Signe des temps, les fonds de private equity européens sont aujourd’hui mus par les critères sociétaux et environnementaux dans leurs prises de participation. En Suède par exemple, le fonds de capital-investissement EQT Group pousse, comme Ardian en France, les entreprises à réorienter leur modèle vers davantage de durabilité. « Nous conduisons des opérations pour lesquelles nous voulons augmenter le niveau de respect des critères ESG des entreprises présentes dans notre portefeuille, car le marché global doit franchir une nouvelle étape en la matière, analyse Therése Lennehag, responsable du développement durable chez EQT à Stockholm. A partir de là, nous pouvons agir sur les leviers susceptibles de créer de la valeur pour les industries concernées. Nos opérations visent à intégrer les critères ESG au cœur des propositions de valeur de nos clients pour accélérer leur transformation. »

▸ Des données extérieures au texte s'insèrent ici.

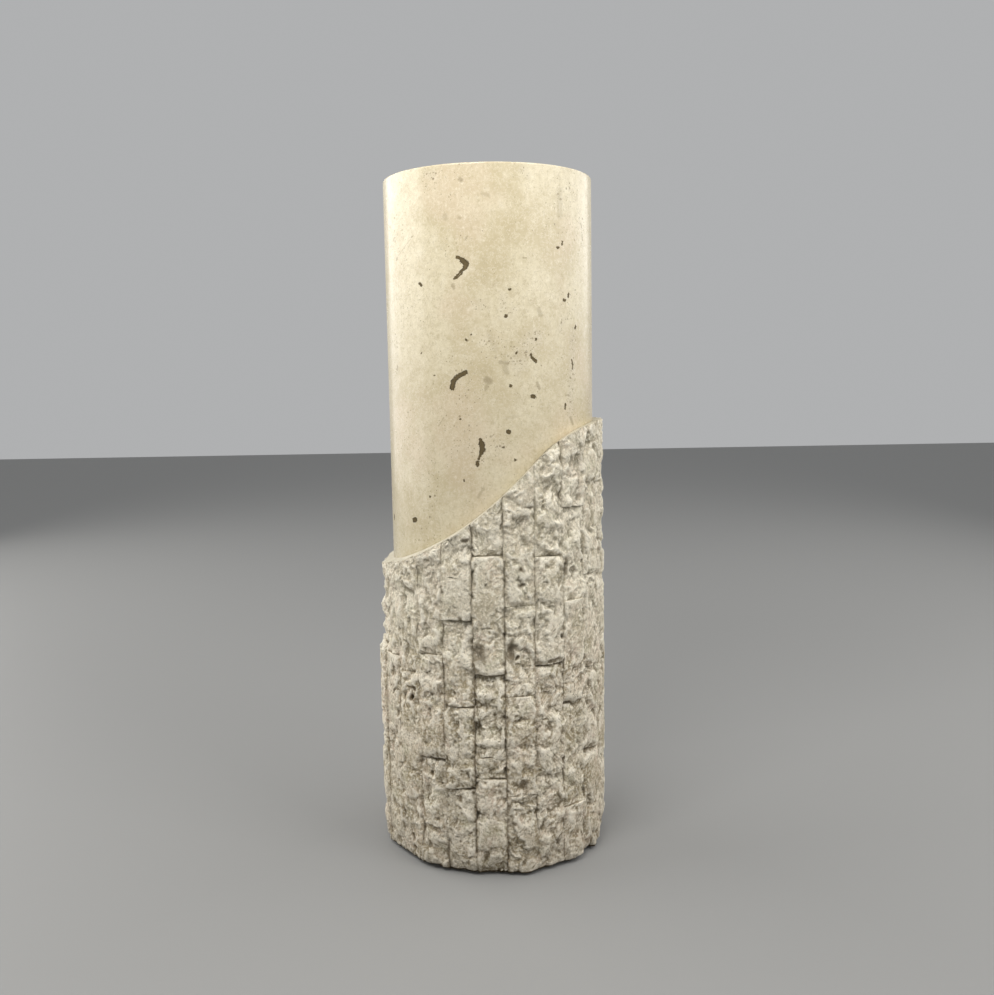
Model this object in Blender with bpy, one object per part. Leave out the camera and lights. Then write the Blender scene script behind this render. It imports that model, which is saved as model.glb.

Les fonds de capital-investissement s’imposent donc peu à peu sur la scène économique européenne, grâce à leur vocation d’accompagnement des entreprises. « En renforçant le capital de l’acheteur lors d’une croissance externe, le spécialiste en private equity met tout en œuvre pour accompagner le management, explique le site suisse Agefi.com, spécialisé dans l’analyse financière. Il s’assure notamment que les conditions d’acquisition sont optimales et que la phase d’intégration se déroule sans faux pas. Ce mode de financement présente des avantages certains : souplesse financière, soutien d’experts et accompagnement à long terme pour une intégration réussie. » Reste maintenant aux principaux intéressés à mieux faire connaître leur activité auprès du grand public.